嗅覚研究室
嗅覚のなぜ?を徹底研究!カグー博士の日々の研究をこちらで報告します。
ニオイがわからないと困ること
2019年4月16日
私たちが何気なく嗅いでいるニオイ。ニオイがわからなくなることで、困ることとは何でしょうか?私たちの生活はどのように変化するのでしょうか?
金沢医科大学で行われた、嗅覚障害の患者さんを対象にしたアンケート調査を参考に一緒に考えていきましょう。
第1位:食品腐敗に気づかない
皆さんは「この食べ物は食べられるかどうか?」をどのように判断しますか?食べる前にニオイを嗅いで判断していると思います。賞味期限のありなしに関わらず、腐ったニオイや酸っぱいニオイがしたり、今までに嗅いだことのないニオイがしたら警戒しますよね。
ところが嗅覚が低下してくると食べ物が腐っていることに気付きにくくなります。口にしてみて初めて変な味がすることに気がつくのです。さらに嗅覚が衰えると味覚も衰えますので、変な味かどうかも分からなくなってしまうのです。
食事は毎日の事ですし、腐った食べ物を食べてしまうことで体調を崩してしまうこともあるでしょう。とても重要な問題です。
第2位:ガス漏れに気づかない
ガスのニオイを嗅いだことはありますか?
ガスは本来無臭ですが、気が付かないと命の危険につながりますので、危険を知らせるニオイとして研究されたニオイが付けられているのです。
ところが嗅覚が低下すると、ガスコンロの火が消えていたり、ガスストーブの管が外れた時、ガス漏れに気がつきません。ガス漏れに気がつかないと爆発など重大な事故につながるので大変危険な問題です。

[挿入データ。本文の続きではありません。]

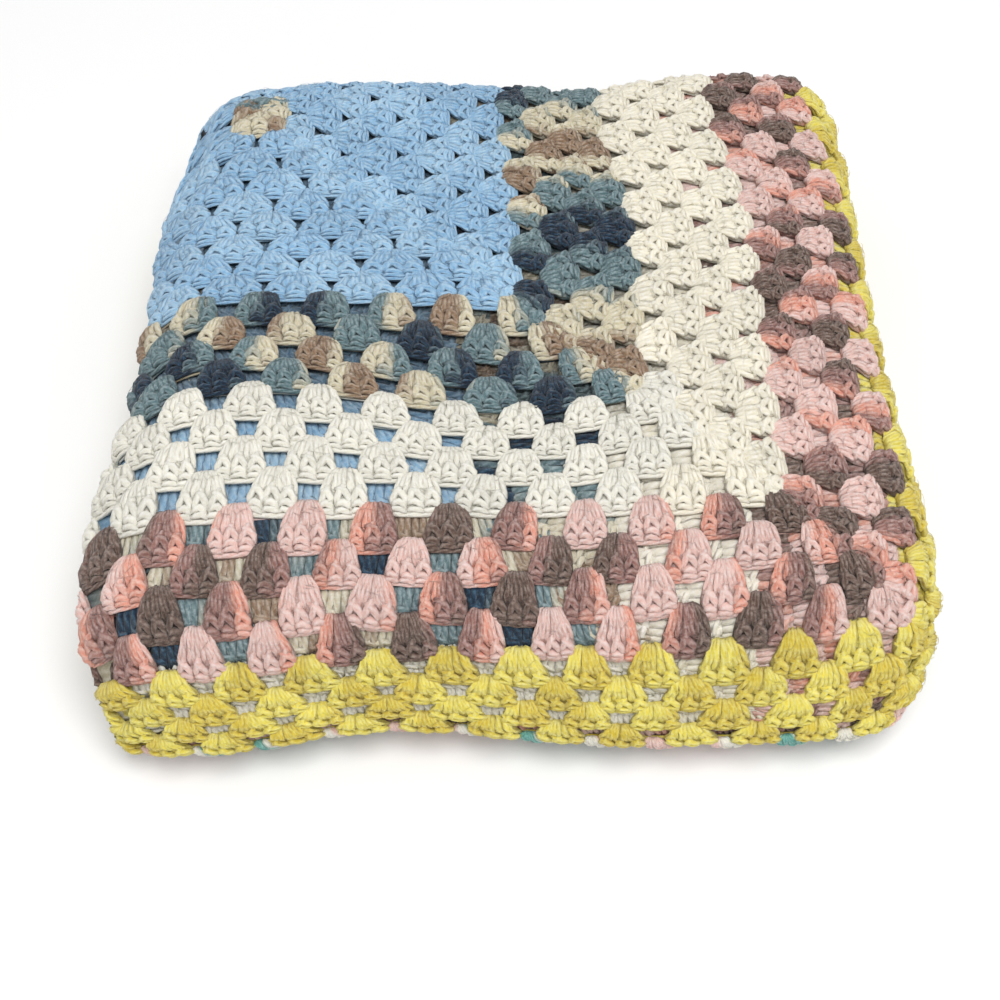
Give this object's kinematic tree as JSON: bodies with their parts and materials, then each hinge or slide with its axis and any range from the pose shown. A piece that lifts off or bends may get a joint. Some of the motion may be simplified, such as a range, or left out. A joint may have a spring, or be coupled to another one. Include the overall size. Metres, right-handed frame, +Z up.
{
  "type": "folded crochet afghan",
  "caption": "Square crochet blanket of granny-square clusters in banded colours, folded into a soft flat packet.",
  "frame": {"origin": "middle of the packet's flat underside", "axes": "+X right along the front edge, +Y to the back, +Z up through the layers"},
  "size_m": [0.2614, 0.2642, 0.0642],
  "materials": {
    "yarn": "soft worsted acrylic yarn, slightly fuzzy with a faint sheen, in bands of blue, cream, pinks and yellow"
  },
  "bodies": {
    "root": {"afghan_cloth": "yarn"}
  },
  "joints": []
}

近年はオール電化の家も増え、ガスのニオイを知らないという若者も増えてきているようです。
第3位:食事がおいしくない
食べ物や飲み物を鼻をつまんで口にしてみてください。どうでしょう?味がしないと思います。私たちが想像する以上に、嗅覚は味覚に深くかかわっているのです。
嗅覚が低下すると味覚も衰えてくるため、何を食べても美味しくなく微妙な風味を感じられなくなってしまいます。
第4位:調理の味付けが変化
前項と同じように食事に関する困りごとです。
嗅覚が低下すると味覚も衰えてしまい、どのような味かわからなくなり、食事がおいしくなくなってしまいますが、それは調理にも影響してきます。調理の時の微妙な味付けが難しくなってしまうため、いつもと違う味付けとなってしまいます。
塩や砂糖を入れすぎてしまうことで、健康に悪影響を起こしてしまうこともあるでしょう。
第5位:煙の感知ができない
ガス漏れに気が付かないことに似ていますが、ニオイに気付かないと、鍋などを空焚きして立ち上がる煙に気付くのが遅れてしまいます。
消防庁の調査によると、住宅火災による犠牲者は高齢になるほど増加しているそうで、火災が起こっているのに逃げ遅れてしまった人が多いのは、嗅覚障害によってニオイがわからなくなってしまったことが原因の1つかもしれません。
生活の質:クオリティ オブ ライフ(quality of life、QOL)
そのほかにも、ニオイがわからなくなると、どんな生鮮食品を買ったらよいかわからないとか、香水や消臭剤の量がわからないなどといった不安があるといいます。ニオイがわからなくなると不安になり、自信を失い、うつ状態になる恐れもあります。
私たちが何気なく嗅いでいるニオイ。普段はあまり気にしていないかもしれませんが、ニオイがわからなくなると私たちの生活に様々な影響がでてくるのですね。
腐った食べ物を口にしてしまったり、ガス漏れに気が付かなかったりといった命の危険にも関わっています。また、毎日の生活に欠かせない食べ物が美味しくないと、クオリティ オブ ライフ(QOL、quality of life)とよばれる生活の質が低下し、豊かな生活がおくることが難しくなってしまいます。
ぜひ嗅覚をお大事にお過ごしください。